Dünya bir yıldan uzun bir süredir ‘konsantre’ bir devrimler sürecinden geçiyor.

Kuzey Afrika eski Kuzey Afrika değil.

Kendiliğinden olmadığına inandığım bu değişim rüzgarı, zaman zaman tayfun hızıyla başka coğrafyaları da sarsıyor.

Avrupa ülkeleri ekonomik kriz nedeniyle sarsılıyor.

Sadece ekonomisi alarm veren ülkeler değil, Avrupa Birliği’nin ağır topları da diken üzerinde.
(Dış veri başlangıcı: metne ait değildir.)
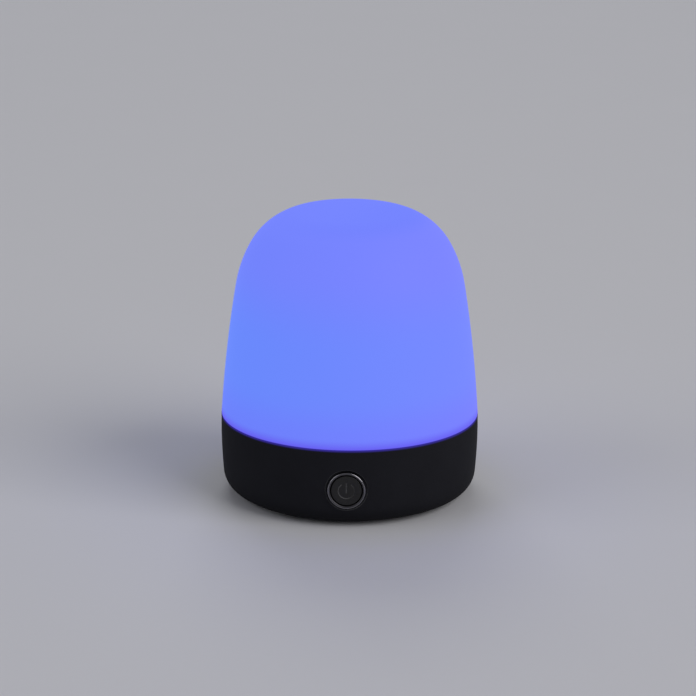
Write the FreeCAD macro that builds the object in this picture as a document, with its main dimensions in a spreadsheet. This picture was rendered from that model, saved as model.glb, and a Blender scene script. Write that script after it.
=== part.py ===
"""Portable smart mood lamp: an opal light dome on a dark round base, with a ringed power button.

Everything is in millimetres.  +Z is up, the origin is the centre of the lamp's footprint on the
table, the power button faces -Y and the charging socket faces +Y.  The driving dimensions live in
the spreadsheet "dims", and every sub-part is a document object whose sizes are bound to its cells.
"""

import FreeCAD
import Part
import math
import os
import re
import Sketcher
from FreeCAD import Placement, Rotation, Vector

doc = FreeCAD.newDocument("mood_lamp")
sheet = doc.addObject("Spreadsheet::Sheet", "dims")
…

Fransa’da son bir hafta içinde yaşanan gelişmeler, Avrupa’da, ne yazık ki, alıcı bulabileceğine inanılan aşırı sağcı hatta ırkçı yaklaşımların eskisinden daha rahat ifade edilebileceğini gösterdi.

Ankara’daki gelişmelerden pek dikkatimizi Paris’e veremedik ama Fransa Meclisi, İçişleri Bakanı Claude Gueant’ın sözlerini Nazilerle bağdaştıran bir milletvekilinin açıklamaları nedeniyle karıştı. Bu sözleri protesto eden iktidar partisi milletvekilleri salonu terketti.
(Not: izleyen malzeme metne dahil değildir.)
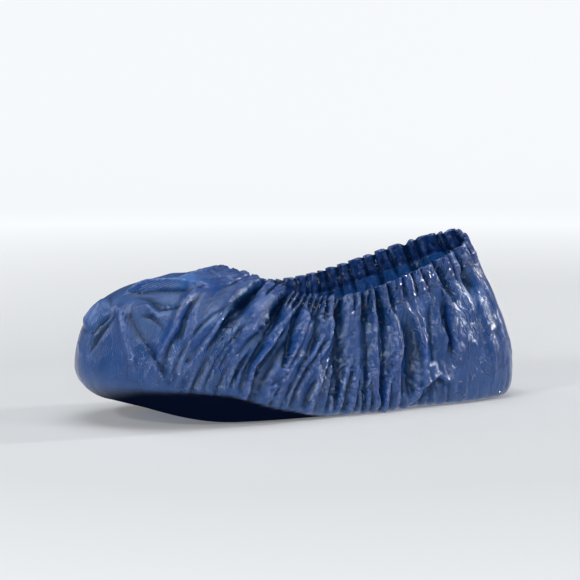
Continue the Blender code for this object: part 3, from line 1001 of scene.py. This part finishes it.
class Shading:
    """Short names for building one node material."""

    def __init__(self, name):
        self.material = bpy.data.materials.new(name)
        self.material.use_nodes = True
        self.nodes = self.material.node_tree.nodes
        self.links = self.material.node_tree.links
        self.shader = self.nodes["Principled BSDF"]
        self.output = self.nodes["Material Output"]

    def feed(self, socket, value):
        """Link a socket to an output, or set its number or colour."""
        if isinstance(value, bpy.types.NodeSocket):
            self.links.new(value, socket)
        else:
            socket.default_value = value

    def put(self, node, **inputs):
        """Set or link a node's inputs, underscores standing for spaces."""
        for name, value in inputs.items():
            self.feed(node.inputs[name.replace("_", " ")], value)
        return node

    def add(self, kind, **inputs):
        """A new node with its inputs set or linked."""
        return self.put(self.nodes.new(kind), **inputs)

    def operate(self, kind, operation, values):
        """A node that works on its inputs in order."""
        node = self.nodes.new(kind)
        node.operation = operation
        for socket, value in zip(node.inputs, values):
            self.feed(socket, value)
        return node

    def math(self, operation, *values):
        """A math node's result."""
        return self.operate("ShaderNodeMath", operation, values).outputs[0]

    def vector(self, operation, *values):
        """A vector math node's result, a number for a dot product or a length."""
        node = self.operate("ShaderNodeVectorMath", operation, values)
        return node.outputs["Value" if operation in ("DOT_PRODUCT", "LENGTH") else "Vector"]

    def spread(self, value, low, high, first, last):
        """The value moved from the range low to high onto first to last."""
        node = self.add("ShaderNodeMapRange", Value=value, From_Min=low, From_Max=high,
                        To_Min=first, To_Max=last)
        return node.outputs["Result"]

    def blend(self, share, first, last):
        """A colour between two, by the mix node's colour sockets."""
        node = self.nodes.new("ShaderNodeMix")
        node.data_type = "RGBA"
        for index, value in ((0, share), (6, first), (7, last)):
            self.feed(node.inputs[index], value)
        return node.outputs[2]

    def mix(self, share, first, last):
        """A shader between two."""
        node = self.nodes.new("ShaderNodeMixShader")
        for socket, value in zip(node.inputs, (share, first, last)):
            self.feed(socket, value)
        return node.outputs["Shader"]

    def noise(self, place, scale, detail, output="Fac"):
        """Noise over a place, as a number or as a colour."""
        return self.add("ShaderNodeTexNoise", Vector=place, Scale=scale, Detail=detail).outputs[output]

    def bump(self, height, depth, normal=None):
        """A bump of a height from 0 to 1 times depth in metres, over another."""
        node = self.add("ShaderNodeBump", Height=height, Distance=depth, Strength=1.0)
        if normal is not None:
            self.links.new(normal, node.inputs["Normal"])
        return node.outputs["Normal"]

    def attribute(self, name):
        """A number kept at each point of the mesh."""
        node = self.nodes.new("ShaderNodeAttribute")
        node.attribute_name = name
        return node.outputs["Fac"]

    def place(self):
        """Where the point is on the object, in metres."""
        return self.nodes.new("ShaderNodeTexCoord").outputs["Object"]


def flat_coordinates(shading, turn, scale_along, scale_up):
    """Metres on the flat film, turned by degrees and scaled."""
    flat = shading.nodes.new("ShaderNodeUVMap")
    flat.uv_map = "flat"
    mapping = shading.add("ShaderNodeMapping", Vector=flat.outputs["UV"])
    mapping.inputs["Rotation"].default_value = (0.0, 0.0, math.radians(turn))
    mapping.inputs["Scale"].default_value = (scale_along, scale_up, 1.0)
    return mapping.outputs["Vector"]


def emboss_height(shading):
    """The film's embossed diamonds, 0 to 1."""
    scale = TAU / EMBOSS_PITCH
    parts = shading.add("ShaderNodeSeparateXYZ", Vector=flat_coordinates(shading, 45.0, scale, scale))
    waves = [shading.math("SINE", parts.outputs[axis]) for axis in "XY"]
    return shading.math("MULTIPLY_ADD", shading.math("ADD", *waves), 0.25, 0.5)


def facet_height(shading, turn, up_share, scale):
    """Small flat facets, each tilted its own way, in the flat film's metres."""
    place = flat_coordinates(shading, turn, 1.0, up_share)
    warp = shading.noise(place, WARP_SCALE * scale, 2.0, "Color")
    place = shading.vector("MULTIPLY_ADD", warp, (WARP_REACH / scale, WARP_REACH / scale, 0.0), place)
    cells = shading.add("ShaderNodeTexVoronoi", Vector=place, Scale=scale, Randomness=1.0)
    off = shading.vector("SUBTRACT", place, cells.outputs["Position"])
    tilt = shading.vector("SUBTRACT", cells.outputs["Color"], (0.5, 0.5, 0.5))
    return shading.vector("DOT_PRODUCT", off, tilt)


def scribble_height(shading, turn, up_share, scale, width):
    """One layer of sparse fine creases in patches, 0 to 1."""
    place = flat_coordinates(shading, turn, 1.0, up_share)
    waves = shading.noise(place, scale, 1.0)
    off = shading.math("ABSOLUTE", shading.math("SUBTRACT", waves, 0.5))
    patches = shading.noise(place, PATCH_SCALE * scale, 1.0)
    return shading.math("MULTIPLY", shading.spread(off, 0.0, width, 1.0, 0.0),
                        shading.spread(patches, *PATCH_RANGE, 0.0, 1.0))


def film_normal(shading):
    """Facets, sparse creases and embossed diamonds, each over the ones before."""
    crumple = shading.attribute("crumple")
    normal = None
    for turn, up_share, scale, depth in FACET_LAYERS:
        height = facet_height(shading, turn, up_share, scale)
        normal = shading.bump(shading.math("MULTIPLY", height, crumple), depth, normal)
    creases = 0.0
    for row in SCRIBBLE_LAYERS:
        creases = shading.math("MAXIMUM", creases, scribble_height(shading, *row))
    normal = shading.bump(shading.math("MULTIPLY", creases, crumple), SCRIBBLE_DEPTH, normal)
    tight = shading.spread(crumple, CRUMPLE_SHARES[0], 1.0, TIGHT_EMBOSS, 1.0)
    return shading.bump(shading.math("MULTIPLY", emboss_height(shading), tight), EMBOSS_DEPTH, normal)


def film_colour(shading, cloud, painted_crease_shade):
    """Blue, brighter in spots of painted backlight, darker in the valleys by painted shade, and flecked with
    painted highlights on the ridges.
    """
    tone = shading.spread(cloud, *CLOUD_RANGE, 0.0, 1.0)
    low, high = (shading.blend(tone, *blues) for blues in (VALLEY_SHADE_BLUES, RIDGE_LIGHT_BLUES))
    # Painted shade: darker blues in the valleys, lighter on the ridges.
    colour = shading.blend(shading.attribute("lift"), low, high)
    # Painted backlight: a brighter blue in the spots where light would come through.
    clouded = shading.spread(cloud, *PAINTED_BACKLIGHT_RANGE, 0.5, 1.0)
    colour = shading.blend(shading.math("MULTIPLY", shading.attribute("painted_backlight"), clouded), colour, PAINTED_BACKLIGHT_BLUE)
    # Painted shade: a darker blue in the creases and deep valleys.
    colour = shading.blend(painted_crease_shade, colour, PAINTED_CREASE_SHADE_BLUE)
    # Painted highlights: pale flecks on the ridges.
    painted_glint = shading.spread(shading.noise(shading.place(), FLECK_SCALE, 3.0), *FLECK_RANGE, 0.0, PAINTED_HIGHLIGHT_SHARE)
    ridge = shading.spread(shading.attribute("relief"), *RIDGE_RANGE, 0.0, 1.0)
    return shading.blend(shading.math("MULTIPLY", ridge, painted_glint), colour, PAINTED_HIGHLIGHT_BLUE)


def film_material():
    """Embossed blue film that lets some light through, with painted shade in its creases and under the sole:
    darker colour and a dull dark diffuse mixed in.
    """
    shading = Shading("embossed_film")
    cloud = shading.noise(shading.place(), CLOUD_SCALE, 5.0)
    # Painted shade under the sole, from the mesh's shade numbers.
    painted_under_shade = shading.attribute("painted_sole_shade")
    # Painted shade in the creases, by relief, and deep in the valleys, by lift.
    crease_shade = shading.spread(shading.attribute("relief"), *CREASE_RANGE, PAINTED_CREASE_SHADE_SHARE, 0.0)
    deep_shade = shading.spread(shading.attribute("lift"), *DEEP_RANGE, PAINTED_DEEP_SHADE_SHARE, 0.0)
    painted_crease_shade = shading.math("MAXIMUM", crease_shade, deep_shade)
    colour = film_colour(shading, cloud, painted_crease_shade)
    normal = film_normal(shading)
    roughness = shading.spread(cloud, *CLOUD_RANGE, *FILM_ROUGHNESS)
    shading.put(
        shading.shader,
        # The base colour goes to a near-black painted shade under the sole.
        Base_Color=shading.blend(painted_under_shade, colour, PAINTED_UNDER_SHADE_BLUE),
        Roughness=shading.math("MULTIPLY_ADD", painted_under_shade, UNDER_ROUGHNESS, roughness),
        IOR=FILM_IOR,
        Specular_Tint=FILM_TINT,
        Normal=normal,
    )
    through = shading.add("ShaderNodeBsdfTranslucent", Normal=normal)
    # The light let through also goes dark under the sole, as painted shade.
    shading.put(through, Color=shading.blend(painted_under_shade, *THROUGH_BLUES))
    film = shading.mix(THROUGH_SHARE, shading.shader.outputs["BSDF"], through.outputs["BSDF"])
    # Painted shade: a dull, nearly black diffuse mixed in under the sole and in the creases.
    painted_shade_dull = shading.add("ShaderNodeBsdfDiffuse", Color=PAINTED_SHADE_DULL_BLUE)
    painted_shade_share = shading.math("MAXIMUM", painted_under_shade, shading.math("MULTIPLY", painted_crease_shade, PAINTED_CREASE_DULLING))
    shading.put(shading.output, Surface=shading.mix(painted_shade_share, film, painted_shade_dull.outputs["BSDF"]))
    return shading.material


def elastic_material():
    """White covered elastic."""
    shading = Shading("white_elastic")
    weave = shading.noise(shading.place(), WEAVE_SCALE, 2.0)
    shading.put(
        shading.shader,
        Base_Color=shading.blend(weave, *ELASTIC_GREYS),
        Roughness=0.75,
        Normal=shading.bump(weave, WEAVE_DEPTH),
    )
    return shading.material


# Stage, light and camera

CAMERA_AZIMUTH = 61.0
CAMERA_ELEVATION = 5.9
CAMERA_DISTANCE = 1.5
CAMERA_LENS = 139.7
CAMERA_AIM = (0.0, 0.0, 0.070)
FRAME_SHIFT = (-0.0181, 0.0198)


def placed(name, data, place, back):
    """A new object at a place, looking away from back."""
    item = linked(name, data)
    item.location = place
    item.rotation_mode = "QUATERNION"
    item.rotation_quaternion = (-back).to_track_quat("-Z", "Y")
    return item


def camera():
    """The photo's view: the left side, from a little towards the toe and above the floor."""
    data = bpy.data.cameras.new("camera")
    data.lens = CAMERA_LENS
    data.sensor_width = 36.0
    data.shift_x, data.shift_y = FRAME_SHIFT
    azimuth = math.radians(CAMERA_AZIMUTH)
    elevation = math.radians(CAMERA_ELEVATION)
    back = Vector((
        math.sin(azimuth) * math.cos(elevation),
        -math.cos(azimuth) * math.cos(elevation),
        math.sin(elevation),
    ))
    place = Vector(CAMERA_AIM) + back * CAMERA_DISTANCE
    bpy.context.scene.camera = placed("camera", data, place, back)


# The stage, in metres: the round floor, the sweep and the wall, which glow more further out
SWEEP_START = 2.2
SWEEP_RADIUS = 1.0
WALL_HEIGHT = 3.4
SWEEP_STEPS = 16
STAGE_SIDES = 96
STAGE_COLOUR = (0.40, 0.41, 0.425, 1.0)
FLOOR_GLOW = 0.15
WALL_GLOW = 0.82
GLOW_START = 0.3
GLOW_END = 1.8
GLOW_COLOUR = (0.96, 0.98, 1.0, 1.0)
SURROUND = 0.14

# Area lights: soft ones overhead, beside and at the floor, and small bright ones for glints.
# Each has a place and aim in metres, two sides, a power in watts and a spread in degrees.
COVER = (0.0, 0.0, 0.05)
LIGHT_COLUMNS = ("name", "place", "aim", "size", "power", "spread")
LIGHTS = (
    ("top", (0.0, 0.0, 1.7), COVER, (1.5, 1.5), 25.0, 180.0),
    ("key", (0.7, -1.5, 1.0), COVER, (0.22, 0.22), 13.0, 180.0),
    ("toe", (-0.70, -1.30, 0.50), COVER, (0.05, 0.16), 2.2, 180.0),
    ("side", (1.25, 0.95, 0.8), COVER, (0.04, 0.8), 5.5, 180.0),
    ("low", (1.35, -0.7, 0.30), (0.0, 0.0, 0.03), (0.04, 0.4), 6.0, 180.0),
    ("rim", (0.2, 1.7, 0.6), COVER, (0.06, 0.6), 2.4, 60.0),
    ("far", (-1.3, -0.6, 0.7), COVER, (0.50, 0.50), 4.0, 180.0),
    ("bounce", (0.0, 0.0, 0.0), (0.0, 0.0, 1.0), (2.4, 2.4), 12.5, 180.0),
)


def stage():
    """A round pale floor that sweeps up into a pale wall all round the cover."""
    angle = 0.5 * math.pi * np.arange(SWEEP_STEPS + 1) / SWEEP_STEPS
    out = np.append(np.sin(angle), 1.0)
    up = np.append(SWEEP_RADIUS * (1.0 - np.cos(angle)), WALL_HEIGHT)[:, None]
    radius = (SWEEP_START + SWEEP_RADIUS * out)[:, None]
    turn = -TAU * np.arange(STAGE_SIDES) / STAGE_SIDES
    points = np.stack(np.broadcast_arrays(radius * np.cos(turn), radius * np.sin(turn), up), -1)
    faces = [list(reversed(range(STAGE_SIDES)))] + grid_faces(*points.shape[:2]).tolist()
    floor = new_mesh("floor", points / MM, faces, points[..., :2])
    shading = Shading("pale_floor")
    distance = shading.vector("LENGTH", shading.place())
    glow = shading.spread(distance, GLOW_START, GLOW_END, FLOOR_GLOW, WALL_GLOW)
    shading.put(shading.shader, Base_Color=STAGE_COLOUR, Roughness=1.0, Specular_IOR_Level=0.0,
                Emission_Color=GLOW_COLOUR, Emission_Strength=glow)
    floor.data.materials.append(shading.material)
    for use in ("glossy", "diffuse", "transmission", "shadow"):
        setattr(floor, f"visible_{use}", False)
    world = bpy.context.scene.world or bpy.data.worlds.new("world")
    bpy.context.scene.world = world
    world.use_nodes = True
    surround = world.node_tree.nodes["Background"]
    surround.inputs["Color"].default_value = GLOW_COLOUR
    surround.inputs["Strength"].default_value = SURROUND


def area_light(name, place, aim, size, power, spread):
    """A soft box at a place, turned to a point."""
    data = bpy.data.lights.new(name, "AREA")
    data.shape = "RECTANGLE"
    data.size, data.size_y = size
    data.energy = power
    data.spread = math.radians(spread)
    item = placed(name, data, place, Vector(place) - Vector(aim))
    item.visible_camera = False


def main():
    """Camera, stage and lights, then the pieces, their materials and what they stand for."""
    camera()
    stage()
    for row in LIGHTS:
        area_light(**dict(zip(LIGHT_COLUMNS, row)))
    bpy.context.scene.view_settings.view_transform = "Standard"
    film, height, away = folded_film()
    lifts = lift(height)
    reliefs = relief(height)
    bag = film_bag(film, lifts, reliefs)
    hem = hem_band(film, away, lifts, reliefs)
    elastic = elastic_strip(film, away)
    blue_film = film_material()
    bag.data.materials.append(blue_film)
    hem.data.materials.append(blue_film)
    elastic.data.materials.append(elastic_material())
    for piece in (bag, hem, elastic):
        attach(piece, "root")
    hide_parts("film_body")
    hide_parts("hem_casing")
    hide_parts("elastic_band")


main()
Gueant’ın sokaklarda namaz ve tesettür nedeniyle İslam medeniyetini kastedip, eleştirdikten sonra, “bizim medeniyetimiz üstündür” şeklindeki açıklamasının Nazilerin toplama kamplarına ilham veren açıklamalarından ne farkı olduğunu sormuştu Sosyalist Partili bir milletvekili.

İçişleri Bakanı Claude Gueant’ın Müslümanlarla ilgili sözlerini bu kez Cumhurbaşkanı Nicolas Sarkozy’nin işsizler ve göçmenlerle ilgili sözleri izledi. Sarkozy’nin Gueant’ın sözlerine imza attığını da dipnot düşelim.

Sarkozy, ülkedeki yabancı kökenlilerle ve oy kullanma haklarıyla ilgili bir referandum önerdi. İşsizlerin de önerilen işleri geri çevirme hakkı olup olmadığını sorguladı.

Detaylarda boğulmaya gerek yok, Fransa artık göçmenlere kapıyı göstermeye hazırlanıyor. İkinci sınıf vatandaş olarak gördüğü ve pek çok meslek için şans tanımadığı yabancıları artık daha da alt katmanlara itiyor.

Bunu elbette ülkedeki aşırı sağ oyları alabilmek ve Sosyalist Partili rakibini alt etmek için kullanıyor Sarkozy. Ama son yazılarımda da altını çizerek belirttiğim gibi bütün bunlar sadece seçim hesaplarıyla açıklanamaz. Türkiye’nin AB üyeliğine karşı çıkan Sarkozy, aynı ayrımcı noktadan hareket ediyordu.

Avrupa’nın diğer ülkeleri de farklı değil. Aynı trend izleniyor yükselen yabancı düşmanlığına baktığımız zaman.

Kendisinden olmayana, alt tabakadaki göçmene, İslami sembollere tahammülsüzlük ve şiddete varan yabancı düşmanlığı işte hep bu ayrımcı bakış açılarından besleniyor.

Kuzey Afrika ve Ortadoğu ileri doğru tarihi bir süreçten geçerken, Avrupa da değerleriyle birlikte hızla uçurumun kenarına yaklaşıyor.